Parents don’t make their children, but when chosen as leaders, they have the ability to actively influence their child’s developmental trajectory. Since this is the only role available to you as a parent, it’s not something you want to give up. Therefore, you need to know how to launch your campaign. 

Vote for Me 

It’s very easy to get your child to vote for you. You simply have to make him like you. The more your child likes you, the more he wants to be just like you when he grows up. You have tremendous power of influence. (The less he likes you, the less parenting power you’ll have, since the less he likes you, the less he wants to be like you or accept what you have to impart.) 

If you want your child to vote for you as his leader, you need to be laughing with him on a regular basis. But your laugh must be the laugh of a protective, wise adult — not the silly laugh of a childish grown-up. Your child wants a leader, not a playmate. He wants boundaries built with love and respect for self and other. He wants guidance that grows out of positive feedback, gentle direction, encouragement, and support. He will vote for the parent whose eyes reflect consistent approval and true affection. 

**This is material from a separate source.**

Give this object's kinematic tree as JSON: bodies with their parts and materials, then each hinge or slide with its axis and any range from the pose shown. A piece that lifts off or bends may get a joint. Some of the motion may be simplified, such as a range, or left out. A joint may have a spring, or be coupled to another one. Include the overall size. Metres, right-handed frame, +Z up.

It’s equally easy to ensure that your child will not vote for you. Simply make him dislike you. Criticize him frequently and harshly. Punish him, diminish him, neglect him, and ignore him. Endlessly interrogate him, judge him, and accuse him. Wear a frown and a scowl, never talk when you can yell. Just be consistently unpleasant and you can rest assured that his vote won’t be for you. 

So there you have it; the choice is yours. Win your child’s vote so that you can fully maximize your parenting potential — or lose the vote and the authority and influence that goes with it.